>>>

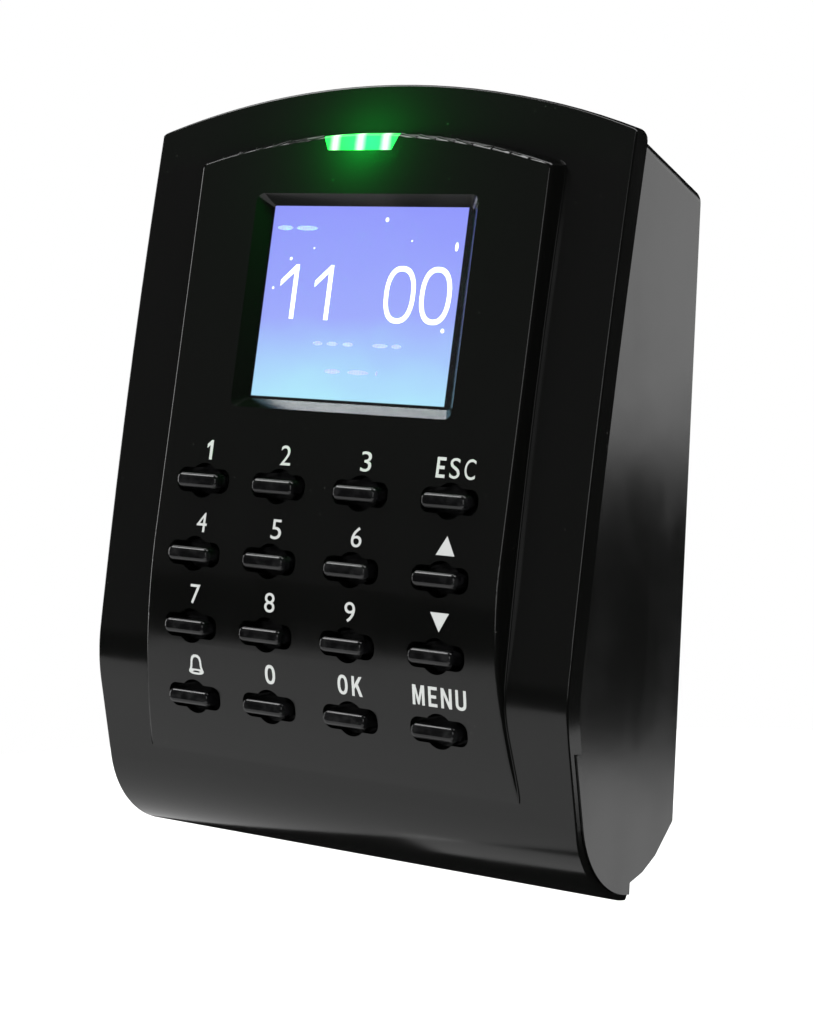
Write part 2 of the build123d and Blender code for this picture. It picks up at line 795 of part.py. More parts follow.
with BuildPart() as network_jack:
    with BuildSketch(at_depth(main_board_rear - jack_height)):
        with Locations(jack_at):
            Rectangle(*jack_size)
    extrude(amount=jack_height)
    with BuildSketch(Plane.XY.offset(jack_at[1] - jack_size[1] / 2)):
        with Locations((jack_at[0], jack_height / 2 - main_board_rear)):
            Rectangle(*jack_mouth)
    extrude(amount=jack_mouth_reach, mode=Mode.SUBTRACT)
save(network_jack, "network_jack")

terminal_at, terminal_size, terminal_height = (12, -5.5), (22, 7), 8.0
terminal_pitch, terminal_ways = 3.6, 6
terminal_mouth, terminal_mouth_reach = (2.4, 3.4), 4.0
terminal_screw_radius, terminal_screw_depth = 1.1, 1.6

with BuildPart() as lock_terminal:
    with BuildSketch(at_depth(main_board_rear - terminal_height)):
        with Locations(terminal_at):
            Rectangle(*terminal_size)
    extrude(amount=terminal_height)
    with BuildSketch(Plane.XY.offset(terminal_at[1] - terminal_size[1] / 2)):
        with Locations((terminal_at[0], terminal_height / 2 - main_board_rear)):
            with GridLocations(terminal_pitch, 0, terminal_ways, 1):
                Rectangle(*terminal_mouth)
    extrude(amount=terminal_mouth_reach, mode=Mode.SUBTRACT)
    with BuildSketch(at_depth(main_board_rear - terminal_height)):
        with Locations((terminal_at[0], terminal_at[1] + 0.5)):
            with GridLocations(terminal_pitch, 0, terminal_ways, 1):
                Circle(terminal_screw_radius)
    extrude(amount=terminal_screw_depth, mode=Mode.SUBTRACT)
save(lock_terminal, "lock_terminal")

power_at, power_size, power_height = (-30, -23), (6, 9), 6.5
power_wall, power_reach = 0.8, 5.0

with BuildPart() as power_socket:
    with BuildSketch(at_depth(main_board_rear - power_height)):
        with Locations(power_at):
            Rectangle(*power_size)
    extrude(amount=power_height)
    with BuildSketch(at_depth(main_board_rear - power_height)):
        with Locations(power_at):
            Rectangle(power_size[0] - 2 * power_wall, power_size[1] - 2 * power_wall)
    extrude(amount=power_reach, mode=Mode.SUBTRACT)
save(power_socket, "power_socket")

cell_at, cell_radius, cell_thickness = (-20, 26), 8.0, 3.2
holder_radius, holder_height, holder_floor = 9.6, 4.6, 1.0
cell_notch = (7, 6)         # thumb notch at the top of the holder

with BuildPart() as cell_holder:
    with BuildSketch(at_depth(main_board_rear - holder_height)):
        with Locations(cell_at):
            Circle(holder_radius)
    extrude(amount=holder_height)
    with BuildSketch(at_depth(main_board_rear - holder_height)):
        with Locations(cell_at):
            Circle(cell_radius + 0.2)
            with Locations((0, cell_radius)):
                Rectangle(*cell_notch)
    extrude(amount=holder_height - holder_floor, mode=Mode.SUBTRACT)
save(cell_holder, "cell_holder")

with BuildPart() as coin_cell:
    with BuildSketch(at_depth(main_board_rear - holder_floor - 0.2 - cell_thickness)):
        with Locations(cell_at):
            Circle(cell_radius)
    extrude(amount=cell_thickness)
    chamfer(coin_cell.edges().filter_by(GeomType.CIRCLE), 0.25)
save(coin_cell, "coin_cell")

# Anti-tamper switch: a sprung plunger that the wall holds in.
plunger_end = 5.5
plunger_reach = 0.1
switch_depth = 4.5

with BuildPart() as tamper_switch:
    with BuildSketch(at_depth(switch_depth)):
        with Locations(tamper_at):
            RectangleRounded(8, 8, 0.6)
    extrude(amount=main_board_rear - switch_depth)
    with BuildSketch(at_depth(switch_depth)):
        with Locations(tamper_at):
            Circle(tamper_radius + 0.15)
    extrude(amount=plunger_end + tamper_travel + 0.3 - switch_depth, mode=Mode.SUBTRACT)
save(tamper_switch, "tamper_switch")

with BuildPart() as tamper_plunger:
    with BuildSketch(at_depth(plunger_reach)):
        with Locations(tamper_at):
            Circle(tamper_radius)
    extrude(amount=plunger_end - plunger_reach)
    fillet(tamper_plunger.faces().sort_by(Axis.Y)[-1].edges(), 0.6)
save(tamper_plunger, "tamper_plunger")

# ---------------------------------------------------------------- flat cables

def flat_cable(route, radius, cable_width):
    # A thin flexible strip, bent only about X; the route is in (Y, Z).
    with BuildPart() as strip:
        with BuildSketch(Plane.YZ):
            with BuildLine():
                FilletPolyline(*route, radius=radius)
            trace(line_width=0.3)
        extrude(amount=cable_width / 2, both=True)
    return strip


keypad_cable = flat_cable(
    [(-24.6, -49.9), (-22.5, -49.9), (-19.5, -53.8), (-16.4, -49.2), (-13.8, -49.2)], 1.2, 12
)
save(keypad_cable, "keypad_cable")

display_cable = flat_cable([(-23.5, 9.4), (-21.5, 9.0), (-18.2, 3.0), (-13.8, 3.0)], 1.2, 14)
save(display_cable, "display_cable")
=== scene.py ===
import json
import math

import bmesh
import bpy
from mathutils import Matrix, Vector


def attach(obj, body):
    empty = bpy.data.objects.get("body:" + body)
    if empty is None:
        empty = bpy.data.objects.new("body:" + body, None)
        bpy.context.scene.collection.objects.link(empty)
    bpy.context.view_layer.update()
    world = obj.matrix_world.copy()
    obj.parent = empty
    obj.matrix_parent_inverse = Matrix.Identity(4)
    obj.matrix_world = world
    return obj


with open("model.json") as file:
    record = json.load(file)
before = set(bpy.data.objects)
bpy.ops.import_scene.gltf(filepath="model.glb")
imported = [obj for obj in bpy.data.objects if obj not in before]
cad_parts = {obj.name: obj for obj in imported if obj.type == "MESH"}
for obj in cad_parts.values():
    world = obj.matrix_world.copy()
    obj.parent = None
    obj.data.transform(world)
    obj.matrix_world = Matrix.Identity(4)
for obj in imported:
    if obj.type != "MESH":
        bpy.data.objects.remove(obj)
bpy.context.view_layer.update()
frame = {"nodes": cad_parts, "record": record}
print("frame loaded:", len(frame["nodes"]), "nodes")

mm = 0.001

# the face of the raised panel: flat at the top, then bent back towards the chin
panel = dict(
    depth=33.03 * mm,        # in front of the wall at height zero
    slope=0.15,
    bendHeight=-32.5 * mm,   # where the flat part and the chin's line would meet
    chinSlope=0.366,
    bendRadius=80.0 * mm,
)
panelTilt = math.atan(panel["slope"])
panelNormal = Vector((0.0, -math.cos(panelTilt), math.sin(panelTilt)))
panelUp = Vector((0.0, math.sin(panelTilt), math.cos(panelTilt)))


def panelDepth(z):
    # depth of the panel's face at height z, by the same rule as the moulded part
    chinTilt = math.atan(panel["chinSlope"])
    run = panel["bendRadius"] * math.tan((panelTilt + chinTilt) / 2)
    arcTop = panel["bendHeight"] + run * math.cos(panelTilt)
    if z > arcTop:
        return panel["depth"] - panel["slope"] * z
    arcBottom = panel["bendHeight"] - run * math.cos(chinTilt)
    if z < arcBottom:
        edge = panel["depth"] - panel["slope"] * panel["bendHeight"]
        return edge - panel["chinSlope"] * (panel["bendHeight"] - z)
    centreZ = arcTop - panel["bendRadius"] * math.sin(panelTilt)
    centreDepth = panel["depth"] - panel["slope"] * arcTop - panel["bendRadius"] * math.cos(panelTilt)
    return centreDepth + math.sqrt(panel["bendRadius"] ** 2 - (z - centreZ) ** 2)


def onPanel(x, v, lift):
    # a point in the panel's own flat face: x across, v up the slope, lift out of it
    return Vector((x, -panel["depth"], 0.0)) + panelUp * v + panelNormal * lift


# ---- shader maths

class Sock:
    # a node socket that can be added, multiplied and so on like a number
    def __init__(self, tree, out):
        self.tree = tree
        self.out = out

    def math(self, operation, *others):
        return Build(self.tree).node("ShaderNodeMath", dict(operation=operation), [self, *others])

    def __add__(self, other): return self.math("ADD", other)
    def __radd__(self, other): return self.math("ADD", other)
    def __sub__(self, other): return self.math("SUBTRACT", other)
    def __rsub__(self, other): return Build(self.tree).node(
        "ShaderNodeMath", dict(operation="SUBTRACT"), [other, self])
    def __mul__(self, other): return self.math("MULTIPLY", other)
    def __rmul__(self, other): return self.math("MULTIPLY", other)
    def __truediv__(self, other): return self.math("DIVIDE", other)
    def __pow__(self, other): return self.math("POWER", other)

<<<

• [Problem to work on] Take the lines from the line with "obj.matrix_world = world" through the line with "return centreDepth +", both ends included, and give them again exactly, with nothing else.

• [In response]
    obj.matrix_world = world
    return obj


with open("model.json") as file:
    record = json.load(file)
before = set(bpy.data.objects)
bpy.ops.import_scene.gltf(filepath="model.glb")
imported = [obj for obj in bpy.data.objects if obj not in before]
cad_parts = {obj.name: obj for obj in imported if obj.type == "MESH"}
for obj in cad_parts.values():
    world = obj.matrix_world.copy()
    obj.parent = None
    obj.data.transform(world)
    obj.matrix_world = Matrix.Identity(4)
for obj in imported:
    if obj.type != "MESH":
        bpy.data.objects.remove(obj)
bpy.context.view_layer.update()
frame = {"nodes": cad_parts, "record": record}
print("frame loaded:", len(frame["nodes"]), "nodes")

mm = 0.001

# the face of the raised panel: flat at the top, then bent back towards the chin
panel = dict(
    depth=33.03 * mm,        # in front of the wall at height zero
    slope=0.15,
    bendHeight=-32.5 * mm,   # where the flat part and the chin's line would meet
    chinSlope=0.366,
    bendRadius=80.0 * mm,
)
panelTilt = math.atan(panel["slope"])
panelNormal = Vector((0.0, -math.cos(panelTilt), math.sin(panelTilt)))
panelUp = Vector((0.0, math.sin(panelTilt), math.cos(panelTilt)))


def panelDepth(z):
    # depth of the panel's face at height z, by the same rule as the moulded part
    chinTilt = math.atan(panel["chinSlope"])
    run = panel["bendRadius"] * math.tan((panelTilt + chinTilt) / 2)
    arcTop = panel["bendHeight"] + run * math.cos(panelTilt)
    if z > arcTop:
        return panel["depth"] - panel["slope"] * z
    arcBottom = panel["bendHeight"] - run * math.cos(chinTilt)
    if z < arcBottom:
        edge = panel["depth"] - panel["slope"] * panel["bendHeight"]
        return edge - panel["chinSlope"] * (panel["bendHeight"] - z)
    centreZ = arcTop - panel["bendRadius"] * math.sin(panelTilt)
    centreDepth = panel["depth"] - panel["slope"] * arcTop - panel["bendRadius"] * math.cos(panelTilt)
    return centreDepth + math.sqrt(panel["bendRadius"] ** 2 - (z - centreZ) ** 2)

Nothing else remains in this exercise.